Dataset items
++++++

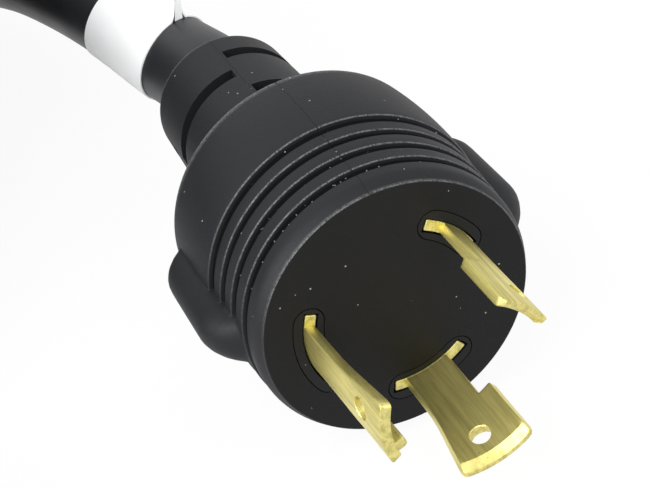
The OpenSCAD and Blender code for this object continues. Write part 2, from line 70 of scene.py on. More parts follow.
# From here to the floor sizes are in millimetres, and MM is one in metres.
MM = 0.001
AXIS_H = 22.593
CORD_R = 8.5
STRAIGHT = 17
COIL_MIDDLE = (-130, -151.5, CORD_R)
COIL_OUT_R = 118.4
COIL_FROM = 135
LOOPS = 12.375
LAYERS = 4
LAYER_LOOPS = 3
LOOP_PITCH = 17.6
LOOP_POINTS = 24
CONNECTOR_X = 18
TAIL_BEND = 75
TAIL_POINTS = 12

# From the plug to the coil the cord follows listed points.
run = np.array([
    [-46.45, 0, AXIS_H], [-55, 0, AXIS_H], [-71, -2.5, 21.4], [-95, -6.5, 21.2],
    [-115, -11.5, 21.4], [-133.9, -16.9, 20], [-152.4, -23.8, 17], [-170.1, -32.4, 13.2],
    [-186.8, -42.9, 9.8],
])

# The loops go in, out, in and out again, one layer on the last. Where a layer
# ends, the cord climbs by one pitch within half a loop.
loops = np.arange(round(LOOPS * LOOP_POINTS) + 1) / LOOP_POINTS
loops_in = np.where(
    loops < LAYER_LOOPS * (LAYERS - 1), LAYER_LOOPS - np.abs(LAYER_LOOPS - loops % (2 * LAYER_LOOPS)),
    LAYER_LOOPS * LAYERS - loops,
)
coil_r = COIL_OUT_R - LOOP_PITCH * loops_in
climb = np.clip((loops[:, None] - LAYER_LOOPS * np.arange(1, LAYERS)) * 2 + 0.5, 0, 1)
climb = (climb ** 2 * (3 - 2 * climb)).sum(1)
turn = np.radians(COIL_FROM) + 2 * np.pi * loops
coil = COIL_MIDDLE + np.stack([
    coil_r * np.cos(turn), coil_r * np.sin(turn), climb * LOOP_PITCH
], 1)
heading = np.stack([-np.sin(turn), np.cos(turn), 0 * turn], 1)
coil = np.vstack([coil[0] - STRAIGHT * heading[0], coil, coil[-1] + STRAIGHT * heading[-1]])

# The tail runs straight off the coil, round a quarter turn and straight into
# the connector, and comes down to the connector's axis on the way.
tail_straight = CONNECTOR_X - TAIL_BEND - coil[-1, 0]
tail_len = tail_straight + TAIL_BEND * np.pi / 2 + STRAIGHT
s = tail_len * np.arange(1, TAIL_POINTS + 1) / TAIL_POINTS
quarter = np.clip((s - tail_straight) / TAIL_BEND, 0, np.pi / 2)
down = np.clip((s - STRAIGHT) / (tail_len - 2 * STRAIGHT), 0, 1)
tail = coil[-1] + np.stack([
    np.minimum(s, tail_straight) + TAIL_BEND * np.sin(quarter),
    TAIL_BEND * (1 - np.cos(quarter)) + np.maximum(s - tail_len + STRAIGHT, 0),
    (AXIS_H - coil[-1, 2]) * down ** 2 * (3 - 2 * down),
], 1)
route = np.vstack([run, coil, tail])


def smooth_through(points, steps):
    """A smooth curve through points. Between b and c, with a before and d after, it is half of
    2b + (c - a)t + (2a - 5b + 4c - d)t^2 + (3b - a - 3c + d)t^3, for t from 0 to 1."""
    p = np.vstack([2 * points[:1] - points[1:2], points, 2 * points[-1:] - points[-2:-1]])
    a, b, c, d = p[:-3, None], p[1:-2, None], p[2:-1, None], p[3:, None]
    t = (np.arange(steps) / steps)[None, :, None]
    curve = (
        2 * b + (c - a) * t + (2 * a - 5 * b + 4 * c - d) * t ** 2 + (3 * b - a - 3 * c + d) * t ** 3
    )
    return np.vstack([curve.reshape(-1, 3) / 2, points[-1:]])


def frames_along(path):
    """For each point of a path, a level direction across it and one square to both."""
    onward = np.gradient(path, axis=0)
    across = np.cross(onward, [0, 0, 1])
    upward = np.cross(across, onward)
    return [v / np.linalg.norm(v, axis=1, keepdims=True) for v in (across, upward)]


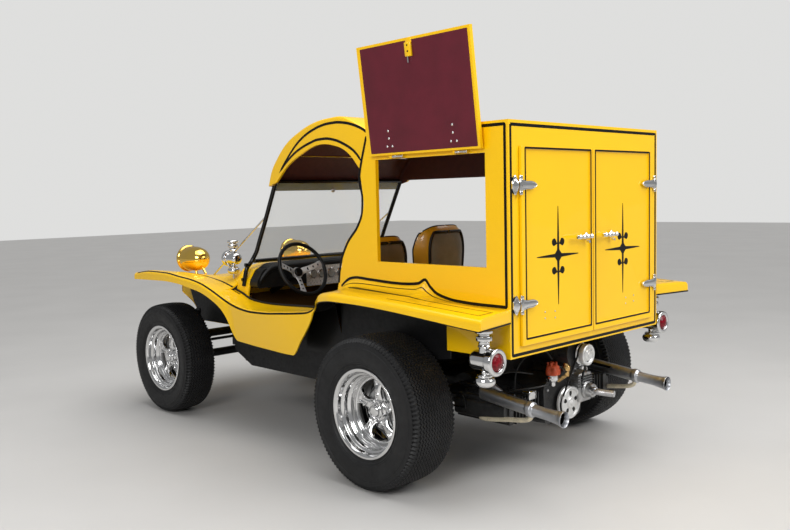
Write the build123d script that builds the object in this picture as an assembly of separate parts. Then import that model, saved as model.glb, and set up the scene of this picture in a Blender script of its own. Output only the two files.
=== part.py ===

++++++

GIVEN TASK
Reproduce the data shown above exactly.

FULL RESPONSE
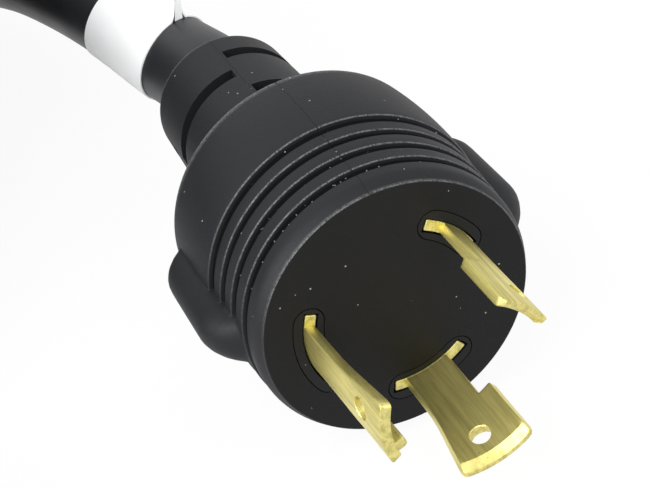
The OpenSCAD and Blender code for this object continues. Write part 2, from line 70 of scene.py on. More parts follow.
# From here to the floor sizes are in millimetres, and MM is one in metres.
MM = 0.001
AXIS_H = 22.593
CORD_R = 8.5
STRAIGHT = 17
COIL_MIDDLE = (-130, -151.5, CORD_R)
COIL_OUT_R = 118.4
COIL_FROM = 135
LOOPS = 12.375
LAYERS = 4
LAYER_LOOPS = 3
LOOP_PITCH = 17.6
LOOP_POINTS = 24
CONNECTOR_X = 18
TAIL_BEND = 75
TAIL_POINTS = 12

# From the plug to the coil the cord follows listed points.
run = np.array([
    [-46.45, 0, AXIS_H], [-55, 0, AXIS_H], [-71, -2.5, 21.4], [-95, -6.5, 21.2],
    [-115, -11.5, 21.4], [-133.9, -16.9, 20], [-152.4, -23.8, 17], [-170.1, -32.4, 13.2],
    [-186.8, -42.9, 9.8],
])

# The loops go in, out, in and out again, one layer on the last. Where a layer
# ends, the cord climbs by one pitch within half a loop.
loops = np.arange(round(LOOPS * LOOP_POINTS) + 1) / LOOP_POINTS
loops_in = np.where(
    loops < LAYER_LOOPS * (LAYERS - 1), LAYER_LOOPS - np.abs(LAYER_LOOPS - loops % (2 * LAYER_LOOPS)),
    LAYER_LOOPS * LAYERS - loops,
)
coil_r = COIL_OUT_R - LOOP_PITCH * loops_in
climb = np.clip((loops[:, None] - LAYER_LOOPS * np.arange(1, LAYERS)) * 2 + 0.5, 0, 1)
climb = (climb ** 2 * (3 - 2 * climb)).sum(1)
turn = np.radians(COIL_FROM) + 2 * np.pi * loops
coil = COIL_MIDDLE + np.stack([
    coil_r * np.cos(turn), coil_r * np.sin(turn), climb * LOOP_PITCH
], 1)
heading = np.stack([-np.sin(turn), np.cos(turn), 0 * turn], 1)
coil = np.vstack([coil[0] - STRAIGHT * heading[0], coil, coil[-1] + STRAIGHT * heading[-1]])

# The tail runs straight off the coil, round a quarter turn and straight into
# the connector, and comes down to the connector's axis on the way.
tail_straight = CONNECTOR_X - TAIL_BEND - coil[-1, 0]
tail_len = tail_straight + TAIL_BEND * np.pi / 2 + STRAIGHT
s = tail_len * np.arange(1, TAIL_POINTS + 1) / TAIL_POINTS
quarter = np.clip((s - tail_straight) / TAIL_BEND, 0, np.pi / 2)
down = np.clip((s - STRAIGHT) / (tail_len - 2 * STRAIGHT), 0, 1)
tail = coil[-1] + np.stack([
    np.minimum(s, tail_straight) + TAIL_BEND * np.sin(quarter),
    TAIL_BEND * (1 - np.cos(quarter)) + np.maximum(s - tail_len + STRAIGHT, 0),
    (AXIS_H - coil[-1, 2]) * down ** 2 * (3 - 2 * down),
], 1)
route = np.vstack([run, coil, tail])


def smooth_through(points, steps):
    """A smooth curve through points. Between b and c, with a before and d after, it is half of
    2b + (c - a)t + (2a - 5b + 4c - d)t^2 + (3b - a - 3c + d)t^3, for t from 0 to 1."""
    p = np.vstack([2 * points[:1] - points[1:2], points, 2 * points[-1:] - points[-2:-1]])
    a, b, c, d = p[:-3, None], p[1:-2, None], p[2:-1, None], p[3:, None]
    t = (np.arange(steps) / steps)[None, :, None]
    curve = (
        2 * b + (c - a) * t + (2 * a - 5 * b + 4 * c - d) * t ** 2 + (3 * b - a - 3 * c + d) * t ** 3
    )
    return np.vstack([curve.reshape(-1, 3) / 2, points[-1:]])


def frames_along(path):
    """For each point of a path, a level direction across it and one square to both."""
    onward = np.gradient(path, axis=0)
    across = np.cross(onward, [0, 0, 1])
    upward = np.cross(across, onward)
    return [v / np.linalg.norm(v, axis=1, keepdims=True) for v in (across, upward)]


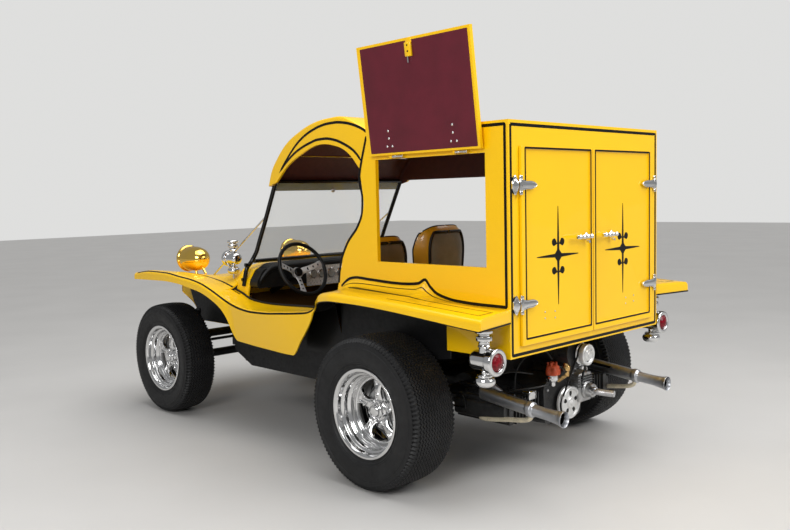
Write the build123d script that builds the object in this picture as an assembly of separate parts. Then import that model, saved as model.glb, and set up the scene of this picture in a Blender script of its own. Output only the two files.
=== part.py ===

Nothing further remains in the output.